**** Dataset excerpt ****
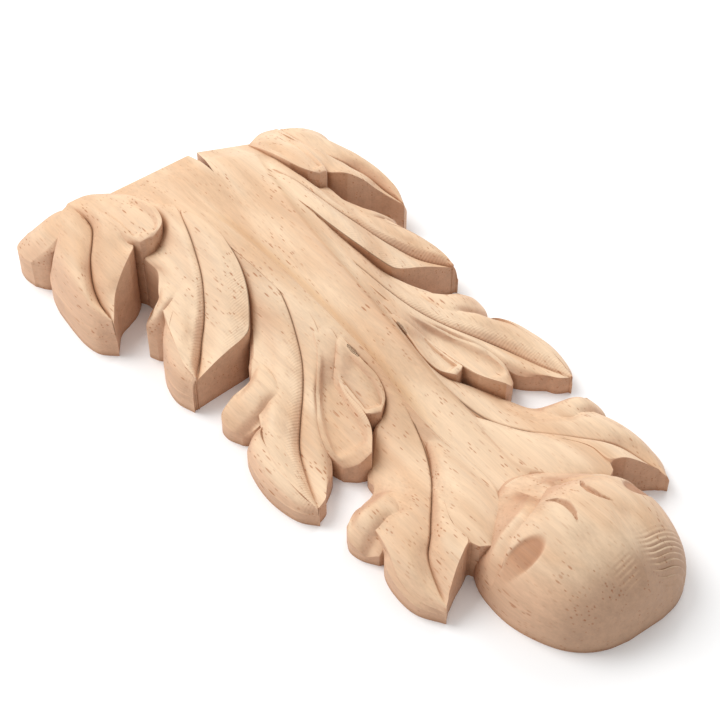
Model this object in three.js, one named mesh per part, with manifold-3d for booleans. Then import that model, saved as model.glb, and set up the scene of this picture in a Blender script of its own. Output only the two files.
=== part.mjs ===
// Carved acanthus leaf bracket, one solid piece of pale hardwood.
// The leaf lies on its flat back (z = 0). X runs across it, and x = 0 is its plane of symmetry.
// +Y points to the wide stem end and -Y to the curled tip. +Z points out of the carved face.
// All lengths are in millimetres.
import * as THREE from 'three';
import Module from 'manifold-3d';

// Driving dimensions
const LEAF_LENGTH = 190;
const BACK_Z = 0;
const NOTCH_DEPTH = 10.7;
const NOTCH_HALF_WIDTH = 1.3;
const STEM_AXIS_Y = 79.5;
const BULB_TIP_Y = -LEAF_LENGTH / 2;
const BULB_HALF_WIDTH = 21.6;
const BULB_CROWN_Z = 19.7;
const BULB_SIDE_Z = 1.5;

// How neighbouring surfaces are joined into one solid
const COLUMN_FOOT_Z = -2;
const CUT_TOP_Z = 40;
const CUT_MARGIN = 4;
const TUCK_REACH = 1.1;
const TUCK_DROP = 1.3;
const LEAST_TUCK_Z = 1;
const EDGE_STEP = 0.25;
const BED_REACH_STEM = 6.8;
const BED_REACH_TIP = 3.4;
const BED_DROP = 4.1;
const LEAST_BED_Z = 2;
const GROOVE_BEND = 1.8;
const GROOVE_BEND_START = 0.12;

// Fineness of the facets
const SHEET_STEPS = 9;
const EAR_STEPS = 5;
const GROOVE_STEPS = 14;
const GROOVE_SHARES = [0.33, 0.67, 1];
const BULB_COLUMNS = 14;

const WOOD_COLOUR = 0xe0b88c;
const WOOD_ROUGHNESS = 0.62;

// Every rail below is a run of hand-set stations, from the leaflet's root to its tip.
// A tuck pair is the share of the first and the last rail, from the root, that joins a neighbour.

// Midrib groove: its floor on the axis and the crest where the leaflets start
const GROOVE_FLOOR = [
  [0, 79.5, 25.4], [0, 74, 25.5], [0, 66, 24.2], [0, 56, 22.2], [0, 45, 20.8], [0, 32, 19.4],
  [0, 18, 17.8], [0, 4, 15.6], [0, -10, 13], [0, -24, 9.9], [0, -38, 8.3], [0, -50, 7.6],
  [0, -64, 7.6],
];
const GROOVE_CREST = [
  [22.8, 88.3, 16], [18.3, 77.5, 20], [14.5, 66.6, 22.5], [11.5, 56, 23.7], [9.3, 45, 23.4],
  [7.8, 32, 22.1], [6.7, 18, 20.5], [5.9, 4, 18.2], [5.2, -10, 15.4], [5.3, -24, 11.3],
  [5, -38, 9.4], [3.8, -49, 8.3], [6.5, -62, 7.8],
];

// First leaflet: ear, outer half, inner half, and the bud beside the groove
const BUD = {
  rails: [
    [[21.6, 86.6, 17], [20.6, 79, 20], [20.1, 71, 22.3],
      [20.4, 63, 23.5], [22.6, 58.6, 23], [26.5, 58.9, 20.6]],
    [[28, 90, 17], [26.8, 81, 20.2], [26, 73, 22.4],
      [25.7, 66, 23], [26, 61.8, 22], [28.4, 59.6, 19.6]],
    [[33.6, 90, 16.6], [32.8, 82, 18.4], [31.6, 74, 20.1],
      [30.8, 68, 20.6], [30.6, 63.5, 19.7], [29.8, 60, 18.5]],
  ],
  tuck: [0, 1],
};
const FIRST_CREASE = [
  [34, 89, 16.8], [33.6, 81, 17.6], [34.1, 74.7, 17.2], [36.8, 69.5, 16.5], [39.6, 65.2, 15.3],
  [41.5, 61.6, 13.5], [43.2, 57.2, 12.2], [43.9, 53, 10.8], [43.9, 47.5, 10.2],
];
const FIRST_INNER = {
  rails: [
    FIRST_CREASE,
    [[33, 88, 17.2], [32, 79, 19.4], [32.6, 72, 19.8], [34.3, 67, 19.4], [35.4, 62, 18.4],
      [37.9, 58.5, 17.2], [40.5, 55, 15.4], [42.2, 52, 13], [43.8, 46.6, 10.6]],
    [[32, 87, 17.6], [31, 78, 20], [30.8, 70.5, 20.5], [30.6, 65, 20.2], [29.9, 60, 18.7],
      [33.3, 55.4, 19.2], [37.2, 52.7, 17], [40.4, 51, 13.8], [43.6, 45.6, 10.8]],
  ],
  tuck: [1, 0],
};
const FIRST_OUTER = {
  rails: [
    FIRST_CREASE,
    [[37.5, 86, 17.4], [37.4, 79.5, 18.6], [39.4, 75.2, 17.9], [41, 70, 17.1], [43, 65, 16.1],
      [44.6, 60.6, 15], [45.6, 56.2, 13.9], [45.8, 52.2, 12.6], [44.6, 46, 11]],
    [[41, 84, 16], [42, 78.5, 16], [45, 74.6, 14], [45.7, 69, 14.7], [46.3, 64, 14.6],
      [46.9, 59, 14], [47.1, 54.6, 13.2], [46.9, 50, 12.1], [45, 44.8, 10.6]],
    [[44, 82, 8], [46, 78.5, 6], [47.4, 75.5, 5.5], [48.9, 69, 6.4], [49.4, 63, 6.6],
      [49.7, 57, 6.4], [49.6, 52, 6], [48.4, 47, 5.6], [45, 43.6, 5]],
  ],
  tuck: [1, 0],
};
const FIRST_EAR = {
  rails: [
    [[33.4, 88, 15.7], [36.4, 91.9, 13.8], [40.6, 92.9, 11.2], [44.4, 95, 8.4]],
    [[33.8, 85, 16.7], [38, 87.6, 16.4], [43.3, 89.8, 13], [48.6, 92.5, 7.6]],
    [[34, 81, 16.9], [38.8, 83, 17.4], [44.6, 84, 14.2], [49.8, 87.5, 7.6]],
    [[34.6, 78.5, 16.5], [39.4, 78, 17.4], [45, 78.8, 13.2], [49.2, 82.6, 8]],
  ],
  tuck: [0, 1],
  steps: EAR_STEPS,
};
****
### Problem to solve
Reproduce, please, the lines of the material from its first line down to the line containing "joins a neighbour.", keeping both ends and nothing beyond them.

### Task solution
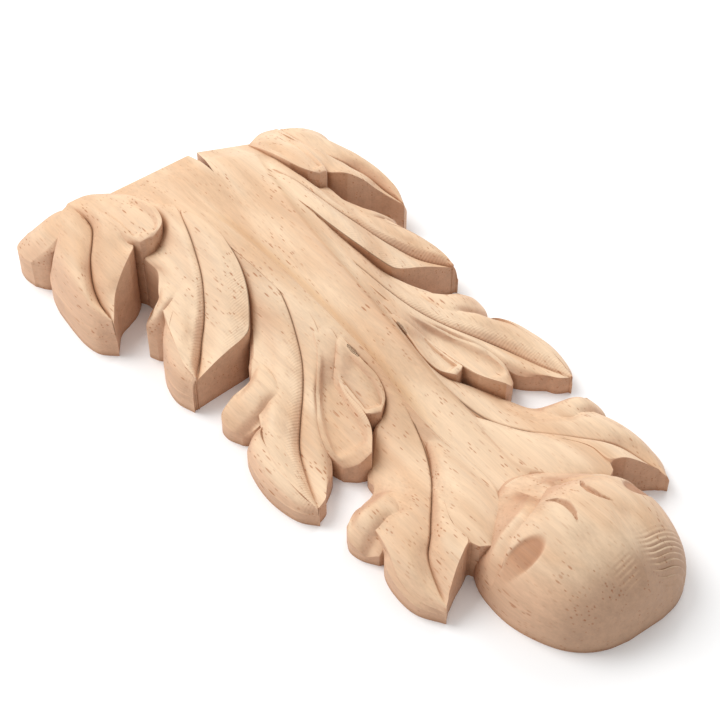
Model this object in three.js, one named mesh per part, with manifold-3d for booleans. Then import that model, saved as model.glb, and set up the scene of this picture in a Blender script of its own. Output only the two files.
=== part.mjs ===
// Carved acanthus leaf bracket, one solid piece of pale hardwood.
// The leaf lies on its flat back (z = 0). X runs across it, and x = 0 is its plane of symmetry.
// +Y points to the wide stem end and -Y to the curled tip. +Z points out of the carved face.
// All lengths are in millimetres.
import * as THREE from 'three';
import Module from 'manifold-3d';

// Driving dimensions
const LEAF_LENGTH = 190;
const BACK_Z = 0;
const NOTCH_DEPTH = 10.7;
const NOTCH_HALF_WIDTH = 1.3;
const STEM_AXIS_Y = 79.5;
const BULB_TIP_Y = -LEAF_LENGTH / 2;
const BULB_HALF_WIDTH = 21.6;
const BULB_CROWN_Z = 19.7;
const BULB_SIDE_Z = 1.5;

// How neighbouring surfaces are joined into one solid
const COLUMN_FOOT_Z = -2;
const CUT_TOP_Z = 40;
const CUT_MARGIN = 4;
const TUCK_REACH = 1.1;
const TUCK_DROP = 1.3;
const LEAST_TUCK_Z = 1;
const EDGE_STEP = 0.25;
const BED_REACH_STEM = 6.8;
const BED_REACH_TIP = 3.4;
const BED_DROP = 4.1;
const LEAST_BED_Z = 2;
const GROOVE_BEND = 1.8;
const GROOVE_BEND_START = 0.12;

// Fineness of the facets
const SHEET_STEPS = 9;
const EAR_STEPS = 5;
const GROOVE_STEPS = 14;
const GROOVE_SHARES = [0.33, 0.67, 1];
const BULB_COLUMNS = 14;

const WOOD_COLOUR = 0xe0b88c;
const WOOD_ROUGHNESS = 0.62;

// Every rail below is a run of hand-set stations, from the leaflet's root to its tip.
// A tuck pair is the share of the first and the last rail, from the root, that joins a neighbour.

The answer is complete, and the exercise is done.